→ PROBLEM TO WORK ON: Quote, please, the line with "one_slat = slat()", the line with "CAMERA_NEAR = 0.01", and every line between them, exactly and with nothing else.
________
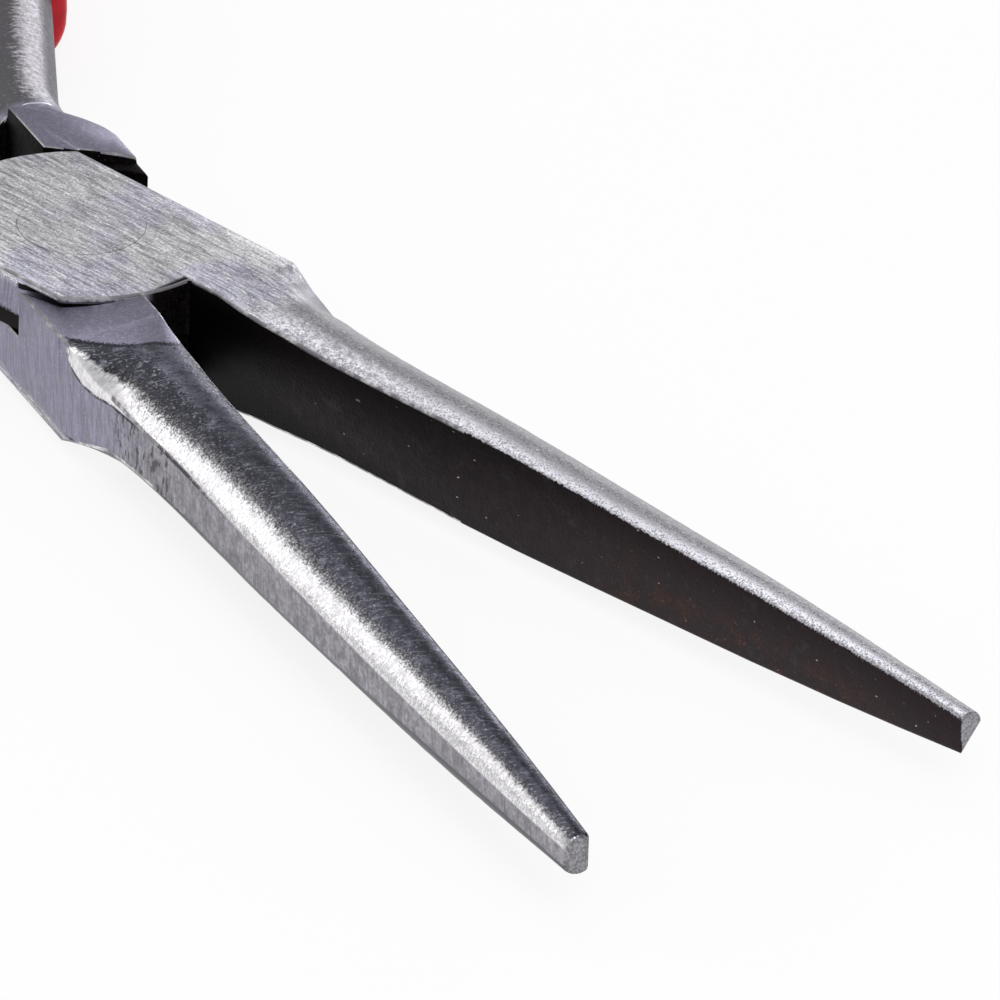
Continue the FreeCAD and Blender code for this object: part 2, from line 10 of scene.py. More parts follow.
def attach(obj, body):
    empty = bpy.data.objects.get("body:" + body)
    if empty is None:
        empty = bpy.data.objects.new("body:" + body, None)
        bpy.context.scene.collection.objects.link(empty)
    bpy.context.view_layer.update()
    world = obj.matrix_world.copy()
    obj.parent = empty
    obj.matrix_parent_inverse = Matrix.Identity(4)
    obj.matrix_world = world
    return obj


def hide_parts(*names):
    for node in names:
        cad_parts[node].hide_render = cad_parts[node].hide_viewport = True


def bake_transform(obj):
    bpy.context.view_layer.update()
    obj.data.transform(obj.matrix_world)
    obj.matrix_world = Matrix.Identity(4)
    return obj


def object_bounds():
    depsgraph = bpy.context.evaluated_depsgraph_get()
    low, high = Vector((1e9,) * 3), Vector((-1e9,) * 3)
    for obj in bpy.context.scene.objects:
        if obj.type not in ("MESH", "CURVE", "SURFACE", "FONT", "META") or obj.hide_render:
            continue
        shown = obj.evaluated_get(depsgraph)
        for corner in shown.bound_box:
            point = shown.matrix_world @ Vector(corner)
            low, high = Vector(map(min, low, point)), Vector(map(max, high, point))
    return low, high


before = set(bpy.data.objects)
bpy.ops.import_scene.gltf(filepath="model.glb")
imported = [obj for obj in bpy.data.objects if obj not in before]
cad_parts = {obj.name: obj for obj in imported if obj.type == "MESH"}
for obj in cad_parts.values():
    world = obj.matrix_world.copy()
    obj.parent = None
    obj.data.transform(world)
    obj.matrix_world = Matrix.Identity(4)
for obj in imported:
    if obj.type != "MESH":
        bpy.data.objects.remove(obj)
CAD_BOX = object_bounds()

bl_info = {
    "name": "Needle nose pliers",
    "version": (1, 0, 0),
    "blender": (4, 5, 0),
    "location": "View3D > Sidebar > Pliers",
    "description": "Builds needle nose pliers on their jointed frame",
    "category": "Object",
}

MM = 0.001
HALF_OPENING = math.radians(10.15)
MIDDLE_HEIGHT = 3.3
JAW_LENGTH = 65.0


# ---- sizes and colours ----


def colour_property(name, description, default):
    return bpy.props.FloatVectorProperty(
        name=name, description=description, default=default, subtype="COLOR", size=3, min=0, max=1
    )


def length_property(name, description, default, low, high):
    return bpy.props.FloatProperty(
        name=name, description=description, default=default, min=low, max=high,
        unit="LENGTH", subtype="DISTANCE",
    )


class SteelSettings(bpy.types.PropertyGroup):
    """Finish of the forged halves."""

    steel: colour_property("Steel", "Colour of the plain forged steel", (0.31, 0.30, 0.325))
    ground: colour_property("Ground face", "Colour of the brushed lap face", (0.97, 0.96, 0.97))
    tint: colour_property("Ground tint", "Colour of the lap face's bluish patches", (0.84, 0.83, 0.95))
    facet: colour_property("Facets", "Colour of the joint's smooth facets and sides", (0.235, 0.225, 0.295))
    jaw: colour_property("Blasted jaw", "Colour of the upper jaw", (0.44, 0.435, 0.475))
    # The dome's dark colour is partly its dark polish and partly a painted dark reflection.
    dome: colour_property("Polished jaw", "Colour of the lower jaw's dark dome", (0.072, 0.072, 0.092))
    oxide: colour_property("Gripping face", "Colour of the black gripping faces", (0.020, 0.015, 0.017))
    rust: colour_property("Rust", "Colour of the rust stains on the gripping faces", (0.062, 0.032, 0.024))
    edge_width: length_property("Edge width", "Width of the worn edges of the halves", 0.00014, 0, 0.0005)


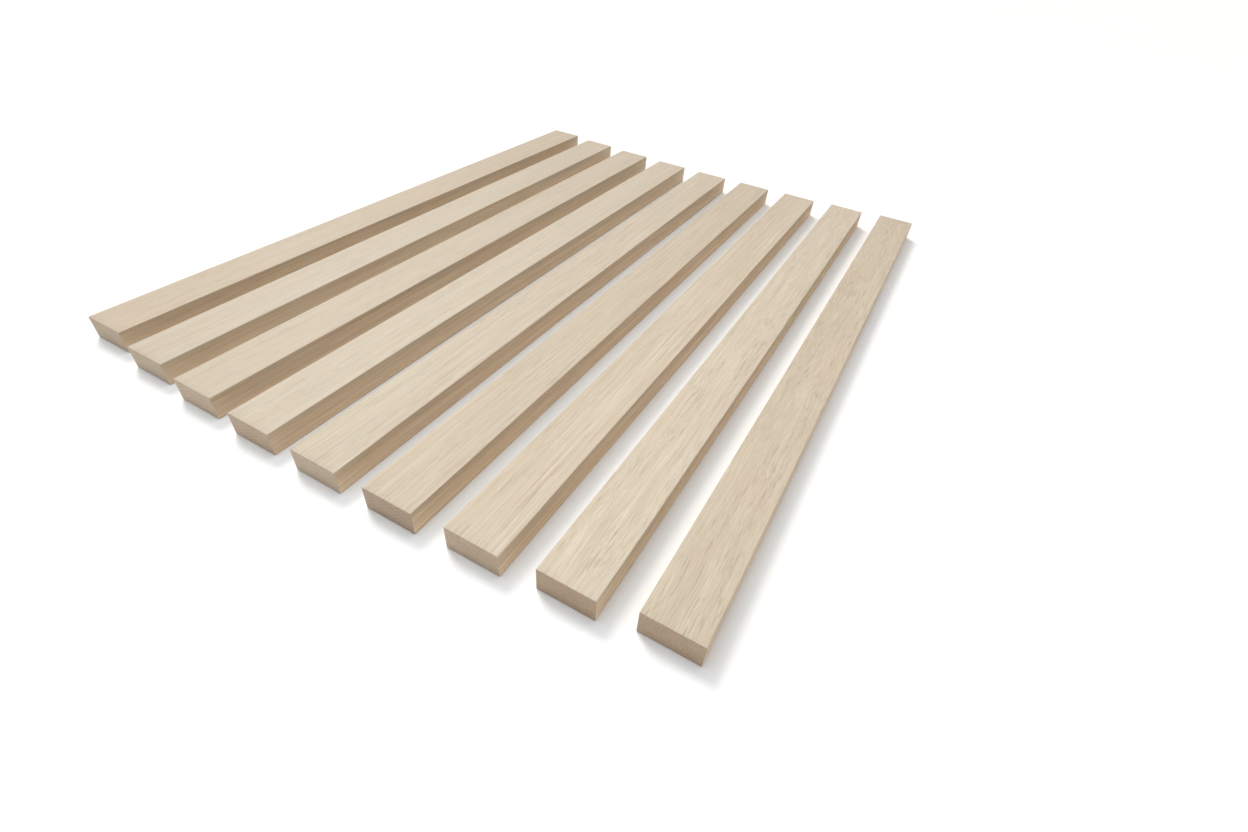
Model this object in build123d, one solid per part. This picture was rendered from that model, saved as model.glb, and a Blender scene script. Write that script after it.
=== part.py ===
"""Acoustic slat panel: straight wooden slats lying side by side, with open gaps between them.

Millimetres. +X runs across the row, +Y along the slats and +Z up off the surface that they
lie on. The origin is the middle of the row's footprint, at the level of the slats' backs.
"""
import os

from build123d import *

# One slat
SLAT_LENGTH = 450.0
SLAT_WIDTH = 27.0
SLAT_THICKNESS = 13.0
ARRIS_RADIUS = 0.5    # the four long edges, eased by sanding
END_CHAMFER = 0.3     # the edges round each square saw cut

# The row
SLAT_COUNT = 9
SLAT_GAP = 15.0       # open air between one slat and the next
ROW_BOW = 10.5        # how far the outermost slats lie behind the middle one

# Worked out from the sizes above
SLAT_PITCH = SLAT_WIDTH + SLAT_GAP
ROW_DEPTH = SLAT_LENGTH + ROW_BOW
STEPS_TO_EDGE = (SLAT_COUNT - 1) / 2


def slat_section():
    """The slat seen end on: a rectangle with eased corners, standing on the surface."""
    return RectangleRounded(SLAT_WIDTH, SLAT_THICKNESS, ARRIS_RADIUS, align=(Align.CENTER, Align.MIN))


def slat():
    """One straight slat, from y = 0 to its full length, cut square at both ends."""
    bar = extrude(Plane.XZ * slat_section(), -SLAT_LENGTH)
    by_length = bar.faces().sort_by(Axis.Y)
    return chamfer(by_length[0].edges() + by_length[-1].edges(), END_CHAMFER)


def place_in_row(number):
    """Where slat 1, 2, 3 and so on lies: evenly spaced in X, on a shallow bow in Y.

    The middle slat lies nearest the front, and the set-back grows with the square of the
    distance from it.
    """
    steps = number - 1 - STEPS_TO_EDGE
    set_back = ROW_BOW * (steps / STEPS_TO_EDGE) ** 2
    return Pos(steps * SLAT_PITCH, set_back - ROW_DEPTH / 2, 0)


os.makedirs("parts", exist_ok=True)
one_slat = slat()
for number in range(1, SLAT_COUNT + 1):
    export_step(place_in_row(number) * one_slat, f"parts/slat_{number}.step")
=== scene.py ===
"""Looks of the slat panel: pale oak slats lying on a white surface in soft studio light."""

import math
from collections import namedtuple

import bpy
import numpy as np
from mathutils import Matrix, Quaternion, Vector, noise


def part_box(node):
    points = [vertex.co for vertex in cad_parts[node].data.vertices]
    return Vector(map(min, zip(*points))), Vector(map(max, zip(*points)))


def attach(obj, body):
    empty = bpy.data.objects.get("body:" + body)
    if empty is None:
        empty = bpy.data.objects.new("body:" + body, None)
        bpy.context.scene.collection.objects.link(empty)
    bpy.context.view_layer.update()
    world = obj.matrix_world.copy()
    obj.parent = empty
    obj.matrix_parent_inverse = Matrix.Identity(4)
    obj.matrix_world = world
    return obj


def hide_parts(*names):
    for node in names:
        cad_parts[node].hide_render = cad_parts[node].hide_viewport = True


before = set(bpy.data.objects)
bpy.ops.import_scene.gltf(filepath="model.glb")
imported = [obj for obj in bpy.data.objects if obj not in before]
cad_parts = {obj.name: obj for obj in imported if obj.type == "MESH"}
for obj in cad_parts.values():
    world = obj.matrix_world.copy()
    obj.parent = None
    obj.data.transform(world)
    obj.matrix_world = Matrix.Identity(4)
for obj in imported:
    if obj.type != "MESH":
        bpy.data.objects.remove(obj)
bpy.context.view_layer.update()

MM = 0.001
SLATS = sorted(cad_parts)

# Camera: close, wide, from the front right and above
CAMERA_AT = Vector((0.1937, -0.3344, 0.2091))
CAMERA_AIM = Vector((0.0914, -0.1147, 0.0))
CAMERA_ROLL = math.radians(6.03)
CAMERA_LENS = 17.57      # mm
SENSOR_WIDTH = 36        # mm
CAMERA_NEAR = 0.01       # anything closer isn't drawn

# Light: an even white room, a large softbox from the back left, a lamp over the near ends
WORLD_COLOUR = (0.985, 0.990, 1.0)
WORLD_STRENGTH = 0.75
SUN_FROM = Vector((-0.72, 0.49, 1.0))
SUN_COLOUR = (1.0, 0.935, 0.870)
SUN_STRENGTH = 2.10
SUN_ANGLE = math.radians(23)
LAMP_AT = Vector((0.0, -0.15, 0.60))
LAMP_AIM = Vector((0.0, -0.15, 0.0))
LAMP_COLOUR = (0.86, 0.96, 1.0)
LAMP_SIZE = 0.4
LAMP_POWER = 1.12

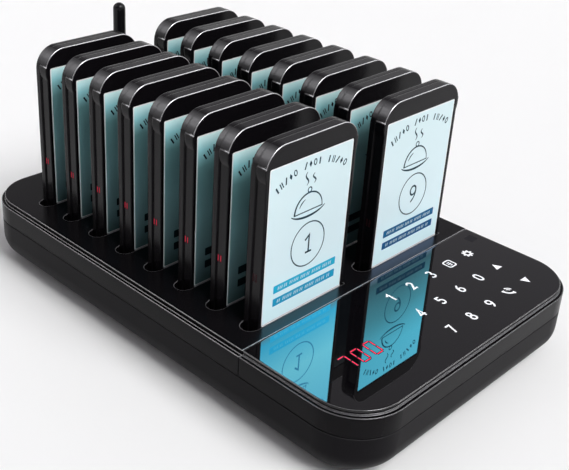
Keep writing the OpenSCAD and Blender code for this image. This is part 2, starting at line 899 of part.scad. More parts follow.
________
→ RESULT FOR THIS EXERCISE:
one_slat = slat()
for number in range(1, SLAT_COUNT + 1):
    export_step(place_in_row(number) * one_slat, f"parts/slat_{number}.step")
=== scene.py ===
"""Looks of the slat panel: pale oak slats lying on a white surface in soft studio light."""

import math
from collections import namedtuple

import bpy
import numpy as np
from mathutils import Matrix, Quaternion, Vector, noise


def part_box(node):
    points = [vertex.co for vertex in cad_parts[node].data.vertices]
    return Vector(map(min, zip(*points))), Vector(map(max, zip(*points)))


def attach(obj, body):
    empty = bpy.data.objects.get("body:" + body)
    if empty is None:
        empty = bpy.data.objects.new("body:" + body, None)
        bpy.context.scene.collection.objects.link(empty)
    bpy.context.view_layer.update()
    world = obj.matrix_world.copy()
    obj.parent = empty
    obj.matrix_parent_inverse = Matrix.Identity(4)
    obj.matrix_world = world
    return obj


def hide_parts(*names):
    for node in names:
        cad_parts[node].hide_render = cad_parts[node].hide_viewport = True


before = set(bpy.data.objects)
bpy.ops.import_scene.gltf(filepath="model.glb")
imported = [obj for obj in bpy.data.objects if obj not in before]
cad_parts = {obj.name: obj for obj in imported if obj.type == "MESH"}
for obj in cad_parts.values():
    world = obj.matrix_world.copy()
    obj.parent = None
    obj.data.transform(world)
    obj.matrix_world = Matrix.Identity(4)
for obj in imported:
    if obj.type != "MESH":
        bpy.data.objects.remove(obj)
bpy.context.view_layer.update()

MM = 0.001
SLATS = sorted(cad_parts)

# Camera: close, wide, from the front right and above
CAMERA_AT = Vector((0.1937, -0.3344, 0.2091))
CAMERA_AIM = Vector((0.0914, -0.1147, 0.0))
CAMERA_ROLL = math.radians(6.03)
CAMERA_LENS = 17.57      # mm
SENSOR_WIDTH = 36        # mm
CAMERA_NEAR = 0.01       # anything closer isn't drawn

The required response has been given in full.